The Supreme Court in the case of Smiff Securities Ltd (2012) 348 ITR  302 has held that goodwill of a business is an asset and depreciation on it is admissible as deduction. Union Budget – 2021 has reversed the above judgment and has provided that no deduction shall be available towards depreciation on goodwill. Union Budget – 2021 has proposed following:

  1. Goodwill of a business or profession shall not be considered as part of “Intangible Assets” for claiming depreciation u/s 32 of the Income Tax Act-1961.
  2. Even if the goodwill has arisen as a result of purchase, amalgamation or business reorganization, no deduction towards depreciation will be admissible.
  3. A provision is proposed to be added to section 50 so as to provide that if a block of assets includes goodwill of a business as on 01/04/2020 then WDV and STCG will be computed in a prescribed manner. It is likely that the rule will provide the manner to eliminate deprecation on the goodwill of business or profession for AY 2021-22 & onwards.

No Audit (a) if turnover is below Rs. 10 Cr & (b) digital transaction is not less than 95%:

Presently, audit is required U/s 44AB if the turnover is exceeding Rs. 1 Crore. Finance Act-2020 has enhanced the limit to Rs. 5 Cr if the aggregate of all receipts and payments in cash is not exceeding 5% of aggregate receipts & payment respectively.

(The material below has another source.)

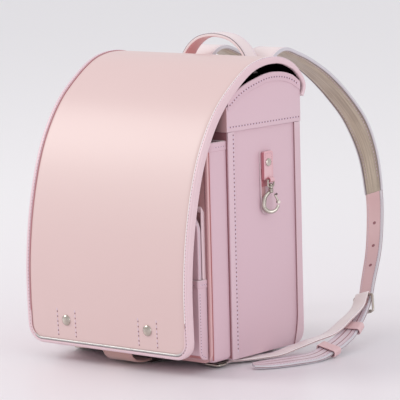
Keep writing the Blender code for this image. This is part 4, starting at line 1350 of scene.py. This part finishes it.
def strapPlaces():
    # (middle, along, across, inwards) down the strap
    rows = smoothed(strapShape["route"], strapShape["steps"])
    found = []
    for i, row in enumerate(rows):
        ahead, behind = rows[min(i + 1, len(rows) - 1)], rows[max(i - 1, 0)]
        along = (Vector(ahead[:3]) - Vector(behind[:3])).normalized()
        turn, tilt = math.radians(row[3]), math.radians(row[4])
        level = math.cos(tilt)
        across = Vector((math.cos(turn) * level, -math.sin(turn) * level, -math.sin(tilt)))
        across = (across - across.dot(along) * along).normalized()
        found.append((Vector(row[:3]), along, across, along.cross(across)))
    return found


def bothSides(piece, finish, slot, node=None, angle=50):
    # the right piece and its mirror image
    name = piece.name.replace("_right", "_left")
    twin = otherSide(piece, name)
    done(twin, finish, slot, [f"{node}_left"] if node else (), angle=angle)
    done(piece, finish, slot, [f"{node}_right"] if node else (), angle=angle)


def makeStraps():
    shape = strapShape
    places = strapPlaces()
    padEnd = (len(shape["taper"]) - 1) * shape["steps"]
    taper = smoothed(shape["taper"], shape["steps"])
    padded = [(m, a, i) for m, _, a, i in places[: padEnd + 1]]
    widths = [shape["width"] * w for w, _ in taper]
    linings = [shape["lining"] * t for _, t in taper]
    under = shape["cover"] + shape["gap"]
    halves = [(under + t) / 2 for t in linings]

    def coverOutline(i):
        return band(widths[i], -halves[i], shape["cover"] + 0.3 - halves[i], 1.0, 3)

    cover = sweep("strapCover_right", padded, coverOutline)
    coat(cover, "cream", "pearl")
    for index, face in enumerate(cover.data.polygons):
        # cream on its outer face alone
        if index % len(coverOutline(0)) not in (7, 8, 9, 15):
            face.material_index = 1
    bothSides(cover, "cream", "pink_leather", "strap_cover")

    # padded lining: flat sewn flanges with a crown between them
    def lining(i):
        half = widths[i] / 2 - 1.6
        low = under - 0.1 - halves[i]
        deep = halves[i] - low
        outline = []
        for k in range(33):
            c = -1 + k / 16
            edge = (1 - abs(c)) * half
            crown = min(1.0, max(0.0, edge - 3.4) / 6.0) ** 0.6
            ripple = 0.20 * math.sin(i * 0.55) * crown * (1 - abs(c)) + 0.14 * math.sin(i * 0.23 + c * 3)
            channel = 0.5 * math.exp(-(((edge - 3.2) / 0.9) ** 2))
            rise = 0.34 * deep + 0.66 * deep * crown - channel + ripple * 0.6
            rise *= min(1.0, 0.35 + edge / 0.9) if edge < 0.6 else 1.0
            outline.append((c * half, low + rise))
        return outline + [(half, low), (half * 0.5, low), (0, low), (-half * 0.5, low), (-half, low)]

    pad = sweep("strapPad_right", padded, lining)
    bothSides(pad, "satin", "beige_lining", "strap_pad")

    def alongEdge(edge, inset, level):
        # a line this far in from one edge of the pad, and this high above its middle
        return [m + a * (edge * (widths[k] / 2 - inset)) + i * level(k) for k, (m, a, i) in enumerate(padded)]

    # piping between cover and lining, with its dark painted seam
    frames = [(a, i) for _, a, i in padded]
    level = shape["cover"] + 0.9
    for edge, side in ((1, "outer"), (-1, "inner")):
        path = alongEdge(edge, 0.5, lambda k: level - halves[k])
        bothSides(railing(f"strapPiping{side}_right", path, frames, 1.45), "pearl", "trim_leather")
        path = alongEdge(edge, 1.7, lambda k: level + 0.9 - halves[k])
        bothSides(railing(f"strapSeam{side}_right", path, frames, 0.7), "greyEdge", "trim_leather")

    marks = []
    for edge in (-1, 1):
        path = alongEdge(edge, 4.8, lambda k: under - halves[k] + 0.34 * linings[k])
        marks += followed(path[6:-4], [i for _, i in frames][6:-4], 4.4)
        path = alongEdge(edge, 3.4, lambda k: -halves[k])
        marks += followed(path[4:-4], [-i for _, i in frames][4:-4], 4.4)
    mirrorStitches("strapStitches", marks, 3.1, 0.85, 0.8)
    makeLowerStrap(places, padEnd)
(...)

Union Budget -2021 has further proposed to enhance the limit from Rs. 5 Cr to Rs. 10 Cr. As a result, every person carrying on business will not be required to get his books of accounts audited if his total sales, turnover or gross receipts doesn’t exceed Rs. 10 Cr provided the following conditions are satisfied:

  1. a)Aggregate of all amount receipt including amount received for sales, turnover or gross receipts in cash doesn’t exceed 5% of total amount and
  2. b)Aggregate of all payments including amount paid towards expenditure in cash doesn’t exceed 5% of total payment.

Though above amendment is beneficial to the businesses, it may be noted that the Individual, HUF, Firm, AOP having turnover up to Rs. 2 Cr may still be required to get the books of accounts audited pursuant to operation of section 44AD(5) if they don’t offer minimum of 8% or 6% of total sales as profit

Extension the benefit to start up by one more year

  1. Section 80IAC offers 100% deduction towards profit of eligible start up for 3 consecutive years out of a period of 10 years. The time limit for incorporating eligible start up for deduction u/s 80IAC has been extended from 31/03/2021 to 31/03/2022.
  2. Similarly, section 54GB is providing capital gain exemption in respect of LTCG arising from sale of a residential house property if the amount is invested in eligible start up. The period during which the residential property can be transferred in order to become eligible for exemption has been extended from 31/03/2021 to 31/03/2022.

One more year for Affordable Housing Project:

Section 80-IBA offers a 100% deduction towards profit earned from affordable housing projects. For this, an approval from the competent authority was required to be obtained on or before 31/03/2021. One more year of extension is given by Budget – 2021. Now, approval obtained till 31/03/2022 will be eligible for deduction u/s 80IBA. Further, the scope of section 80IBA has been extended even to “Rental Housing Project” also.